* EXCERPTED DATA
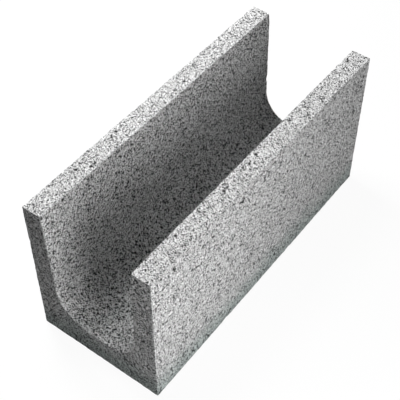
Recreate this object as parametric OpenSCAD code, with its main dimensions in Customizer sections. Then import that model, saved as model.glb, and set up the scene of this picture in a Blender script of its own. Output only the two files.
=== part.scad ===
// U-shaped concrete channel block, lying on its flat bottom with the channel open upwards.
// The channel runs along Y, the width lies along X, and the origin is the middle of the bottom.
// It is one casting. A mould box shapes its sides and ends, a flat board its bottom, and
// a rounded shoe pressed in from above its channel and wall tops.

/* [Block] */
// Length along the channel
block_length = 494; // [300:1:600]
// Width across both walls
block_width = 200; // [180:1:260]
// Height from the bottom to the wall tops
block_height = 244; // [190:1:300]
// Radius of the four upright corners, left by the mould box
corner_radius = 2; // [0.5:0.5:8]

/* [Channel] */
// Thickness of each wall at its top
wall_top = 30; // [20:0.5:36]
// Lean of each inner wall face away from upright, in degrees, so that the shoe lifts out
wall_draft = 1.5; // [0:0.1:3]
// Thickness of the floor under the channel
floor_thickness = 45.5; // [30:0.5:80]
// Radius that blends each wall into the floor
fillet_radius = 50; // [15:1:50]

/* [Hidden] */
concrete = [0.66, 0.66, 0.65];
$fn = 96;

// How far the channel's cut runs past the ends and the wall tops
overrun = 10;

// Half the channel's width at the wall tops, and at its floor if its walls ran straight down
mouth_half = block_width / 2 - wall_top;
foot_half = mouth_half - (block_height - floor_thickness) * tan(wall_draft);

// Each fillet is an arc tangent to the floor and to a leaning wall, no wider than half the channel
fillet_reach = tan(45 - wall_draft / 2);
fillet = min(fillet_radius, foot_half / fillet_reach);
fillet_x = foot_half - fillet * fillet_reach;
fillet_z = floor_thickness + fillet;

// The channel's space, seen along the block: its floor, fillets and leaning walls, open at the top
module channel_profile() {
    wall_start = [fillet_x + fillet * cos(wall_draft), fillet_z - fillet * sin(wall_draft)];
    wall_end = [mouth_half + overrun * tan(wall_draft), block_height + overrun];
    mirror_x = [[-1, 0], [0, 1]];
    polygon([
        [-fillet_x, floor_thickness],
        [fillet_x, floor_thickness],
        wall_start,
        wall_end,
        mirror_x * wall_end,
        mirror_x * wall_start
    ]);
    for (side = [-1, 1])
        translate([side * fillet_x, fillet_z])
            circle(r = fillet);
}

// The mould box seen from above
module plan_profile() {
    corner_x = block_width / 2 - corner_radius;
    corner_y = block_length / 2 - corner_radius;
    square([2 * corner_x, block_length], center = true);
    square([block_width, 2 * corner_y], center = true);
    for (x = [-corner_x, corner_x], y = [-corner_y, corner_y])
        translate([x, y])
            circle(r = corner_radius);
}

// The whole block: what fills the mould box, less the channel that the shoe presses from end to end
module u_block() {
    color(concrete)
        difference() {
            linear_extrude(block_height)
                plan_profile();
            rotate([90, 0, 0])
                linear_extrude(block_length + 2 * overrun, center = true)
                    channel_profile();
        }
}

u_block();
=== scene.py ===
"""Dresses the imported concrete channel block: a worn, pitted skin, its concrete and a plain studio stage."""

import math

import bpy
import numpy as np
from bpy.props import FloatProperty, FloatVectorProperty, IntProperty, PointerProperty
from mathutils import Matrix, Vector


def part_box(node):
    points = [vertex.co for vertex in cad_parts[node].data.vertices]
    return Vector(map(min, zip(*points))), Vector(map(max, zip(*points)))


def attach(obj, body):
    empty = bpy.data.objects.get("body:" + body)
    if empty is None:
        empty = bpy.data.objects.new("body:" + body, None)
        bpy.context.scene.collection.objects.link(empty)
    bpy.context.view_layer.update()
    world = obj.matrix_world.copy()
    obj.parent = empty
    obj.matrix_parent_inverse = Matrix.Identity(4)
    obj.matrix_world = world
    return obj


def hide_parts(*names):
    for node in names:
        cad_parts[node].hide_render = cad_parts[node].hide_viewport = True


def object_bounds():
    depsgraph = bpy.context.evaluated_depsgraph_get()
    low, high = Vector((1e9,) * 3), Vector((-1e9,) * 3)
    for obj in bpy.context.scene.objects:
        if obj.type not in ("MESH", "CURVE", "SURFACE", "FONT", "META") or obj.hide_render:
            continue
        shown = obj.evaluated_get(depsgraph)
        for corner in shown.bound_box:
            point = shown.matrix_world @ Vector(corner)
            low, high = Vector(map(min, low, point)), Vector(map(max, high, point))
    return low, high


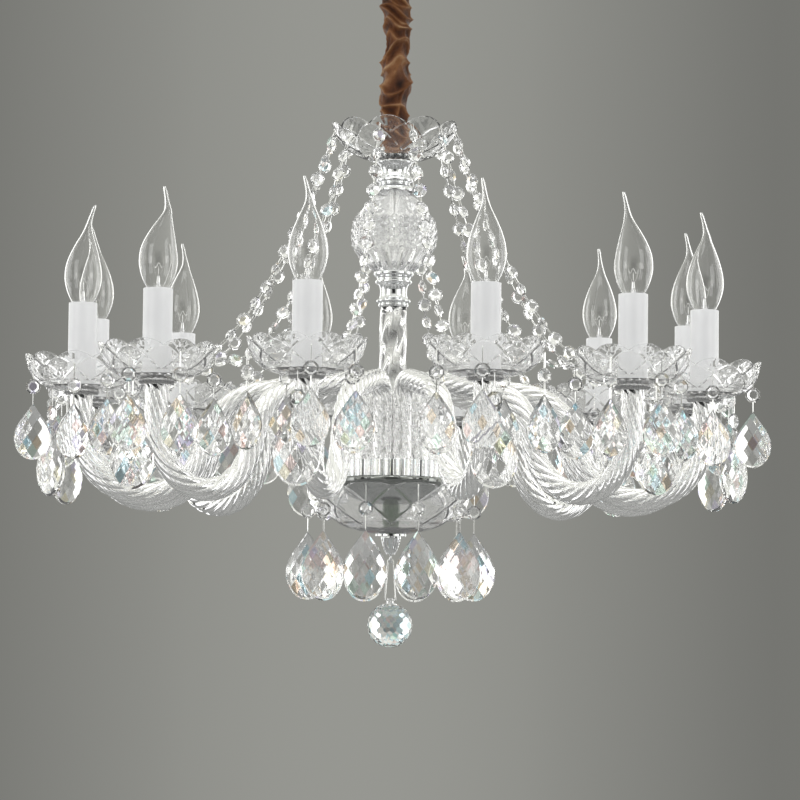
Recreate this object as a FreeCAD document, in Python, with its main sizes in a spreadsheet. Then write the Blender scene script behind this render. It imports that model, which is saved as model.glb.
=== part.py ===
import FreeCAD, Part
import Sketcher
import math
import os

# Crystal chandelier with twelve glass arms, hung on a short chain from a ceiling cup.
# Millimetres, +Z up. The origin is on the ceiling face, above the middle of the fixture.
# The front of the object is -Y. The arms stand every 30 degrees, the first at 15.

SIZES = {
    # ceiling fitting
    "canopy_rad": 55, "canopy_depth": 45, "canopy_wall": 1.5, "canopy_lip": 8,
    "bracket_length": 96, "bracket_width": 20, "bracket_thick": 3, "bracket_drop": 12,
    "bracket_centre": 54, "screw_spacing": 80, "screw_hole_rad": 2.5,
    "stem_rad": 5, "thread_gap": 0.05, "slip": 0.3, "nut_rad": 9.5, "nut_thick": 5,
    "collar_rad": 11, "collar_thick": 5,
    # loops, chain and sleeve
    "loop_mean": 8.5, "loop_wire": 2.5, "loop_neck": 1, "hook_gap": 0.5, "hang_gap": 0.3,
    "link_wire": 1.75, "link_bend": 5.75, "link_length": 33.4, "quick_length": 30,
    "sleeve_rad": 14.2, "sleeve_waist": 10.8, "sleeve_fold": 1.5, "sleeve_wall": 0.8,
    "sleeve_start": 58, "barrel_rad": 8, "barrel_length": 26.3, "rod_grip": 16,
    # central stack, from the top down
    "rod_rad": 4.5, "dish_floor": 4, "top_dish_rad": 60, "top_dish_depth": 35, "top_dish_foot": 22,
    "upper_spool_length": 29.6, "upper_spool_rad": 17.5, "ball_length": 75, "ball_rad": 40.5,
    "ball_neck": 19, "lower_spool_length": 33.2, "lower_spool_rad": 19, "column_length": 157.2,
    "column_rad": 13, "flute_depth": 1.6, "hub_gap": 0.6, "hub_wall": 1.9, "hub_floor": 3,
    "hub_height": 16, "reed_depth": 1, "plate_lip": 2.5, "plate_thick": 4, "spacer_rad": 8,
    "bottom_dish_rad": 77, "bottom_dish_depth": 45, "bottom_dish_gap": 3, "bottom_dish_foot": 16,
    "finial_length": 19, "finial_rad": 14.5, "finial_tip": 4.5, "finial_grip": 10,
    "eye_mean": 3.2, "eye_wire": 1.1, "eye_neck": 0.5, "eye_gap": 0.5,
    "bail_wire": 0.8, "bail_half": 5, "bail_length": 38.3,
    "drop_ball_rad": 21, "drop_neck_rad": 3.6, "drop_neck": 4,
    # arms
    "arm_reach": 294, "arm_root_rad": 9, "root_gap": 0.635, "arm_rad": 10.5, "arm_lead": 68,
    "arch_rad": 18, "fall_angle": 10, "shoulder_rad": 60, "dive_angle": 75,
    "turn_rad": 59, "low_drop": 23.5, "arm_end": 65.5,
    # what each arm carries
    "cup_rad": 16.5, "cup_thick": 4.5, "spigot_rad": 5, "spigot_length": 12,
    "drip_rad": 52, "drip_depth": 32, "drip_foot": 24, "drip_floor": 3.5, "drip_wall": 2.4,
    "scallop_drop": 5.5, "scallop_in": 2,
    "candle_rad": 13, "candle_wall": 1.3, "candle_length": 76.5,
    "holder_gap": 1.2, "holder_length": 62, "holder_cup": 22.3,
    "bulb_base_rad": 6.8, "bulb_base_length": 24, "bulb_gap": 2.2, "bulb_rad": 17.5,
    "bulb_belly": 30, "bulb_length": 94,
    # hanging crystals
    "bead_rad": 7, "bead_thick": 6, "pin_rad": 0.6, "rim_pin": 13, "drop_pin": 9.5,
    "small_drop_length": 50, "small_drop_width": 33, "large_drop_length": 63,
    "large_drop_width": 40, "drop_thick": 13, "rim_hang": 12, "inner_hang": 27,
    "inner_pin": 16, "inner_drop_pin": 6, "hub_hang": 3, "hub_pin": 15, "hub_drop_pin": 13,
}
ARMS = 12
FIRST_ARM = 15
LINKS = 3
SCALLOPS = 10
RIM_ANGLES = (0, 72, 144, 216, 288)
HUB_DROPS = 10
REEDS = 20
ARM_TWIST = 0.9  # degrees of rope twist for each millimetre of arm
COLUMN_TURN = 0.35  # degrees of twist for each millimetre of column

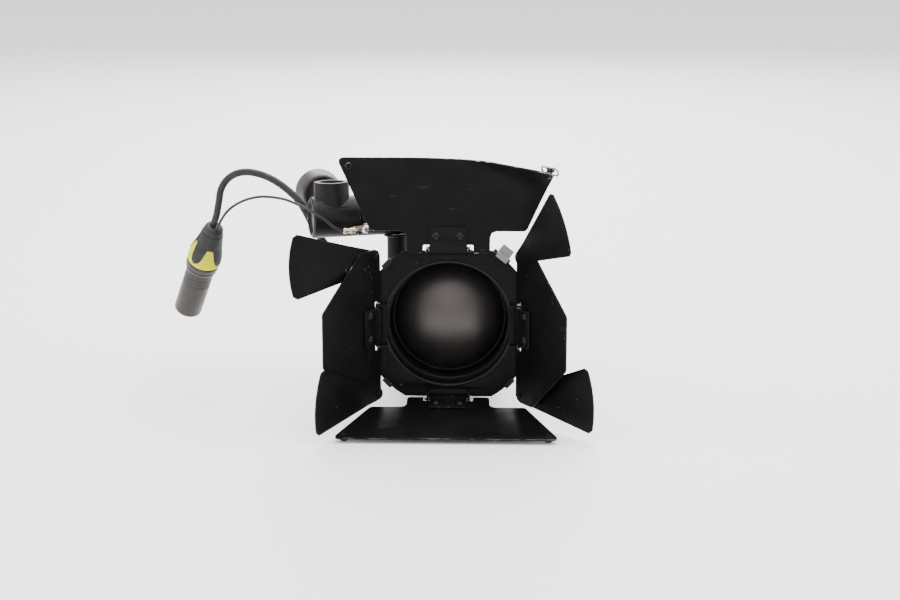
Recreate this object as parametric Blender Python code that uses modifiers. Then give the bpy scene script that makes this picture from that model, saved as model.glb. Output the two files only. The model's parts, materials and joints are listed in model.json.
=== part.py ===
"""Compact studio spotlight head with a rotating eight-leaf barn door, lying on its vent hood.

Lamp frame: the origin is the centre of the barn door plate's front face, -Y is the way the
light leaves, +Y runs back into the housing and +Z is up. One empty carries the whole head, so
that the object stands on z = 0 with its bounding box centred on the origin.
"""

import math

import bmesh
import bpy
from mathutils import Matrix, Vector

MM = 0.001
GAP = 0.3 * MM
ROUND = 32
SMALL_ROUND = 10

# Where the lamp frame stands in the world.
HEAD_X = 6.94 * MM
HEAD_Y = -33.227 * MM

# Barn door plate and its collar.
PLATE_RADIUS = 55.5 * MM
PLATE_HOLE = 40.2 * MM
PLATE_FLAT_Z = 48.0 * MM
PLATE_FLAT_X = 46.0 * MM
PLATE_THICKNESS = 1.2 * MM
COLLAR_WALL = 1.4 * MM
COLLAR_DEPTH = 5.5 * MM

# Hinges: the pin's axis lies in front of the plate, at this distance from the lens axis.
HINGE_Y = -4.2 * MM
HINGE_RADIUS = {"top": 48.8 * MM, "right": 44.5 * MM, "bottom": 48.8 * MM, "left": 44.5 * MM}
SIDE_TURN = {"top": 0, "right": 90, "bottom": 180, "left": 270}
SHEET = 1.0 * MM
PIN_RADIUS = 1.0 * MM
PIN_LENGTH = 29.0 * MM
KNUCKLE_RADIUS = 2.4 * MM
KNUCKLE_BORE = 1.35 * MM
CLIP_WIDTH = 24.0 * MM
CLIP_LENGTH = 15.0 * MM
RIVET_SPACING = 15.4 * MM
RIVET_S = 9.0 * MM

# Each leaf's angle from straight forward, opening outward.
LEAF_ANGLE = {"top": 104.5, "right": 33.5, "bottom": 10.0, "left": 36.7}
LEAF_LENGTH = {"top": 59.0 * MM, "bottom": 56.0 * MM}
LEAF_START = 3.8 * MM
NOTCH_HALF = 16.0 * MM
EAR_START = -1.5 * MM
TAB_HALF = 26.5 * MM
TAB_LENGTH = 12.5 * MM
LEAF_INNER_HALF = 49.4 * MM
LEAF_OUTER_HALF = {"top": 71.5 * MM, "bottom": 70.5 * MM}
SIDE_LENGTH = 53.5 * MM
SIDE_HALF = 50.0 * MM
SIDE_TIP_HALF = 17.4 * MM
SIDE_TAPER_START = 17.5 * MM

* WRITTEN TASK
Extract, word for word, the line containing "from end to end", the line containing "cad_parts[node].hide_render = cad_parts[node].hide_viewport", and every line between them.

* TASK RESULT
// The whole block: what fills the mould box, less the channel that the shoe presses from end to end
module u_block() {
    color(concrete)
        difference() {
            linear_extrude(block_height)
                plan_profile();
            rotate([90, 0, 0])
                linear_extrude(block_length + 2 * overrun, center = true)
                    channel_profile();
        }
}

u_block();
=== scene.py ===
"""Dresses the imported concrete channel block: a worn, pitted skin, its concrete and a plain studio stage."""

import math

import bpy
import numpy as np
from bpy.props import FloatProperty, FloatVectorProperty, IntProperty, PointerProperty
from mathutils import Matrix, Vector


def part_box(node):
    points = [vertex.co for vertex in cad_parts[node].data.vertices]
    return Vector(map(min, zip(*points))), Vector(map(max, zip(*points)))


def attach(obj, body):
    empty = bpy.data.objects.get("body:" + body)
    if empty is None:
        empty = bpy.data.objects.new("body:" + body, None)
        bpy.context.scene.collection.objects.link(empty)
    bpy.context.view_layer.update()
    world = obj.matrix_world.copy()
    obj.parent = empty
    obj.matrix_parent_inverse = Matrix.Identity(4)
    obj.matrix_world = world
    return obj


def hide_parts(*names):
    for node in names:
        cad_parts[node].hide_render = cad_parts[node].hide_viewport = True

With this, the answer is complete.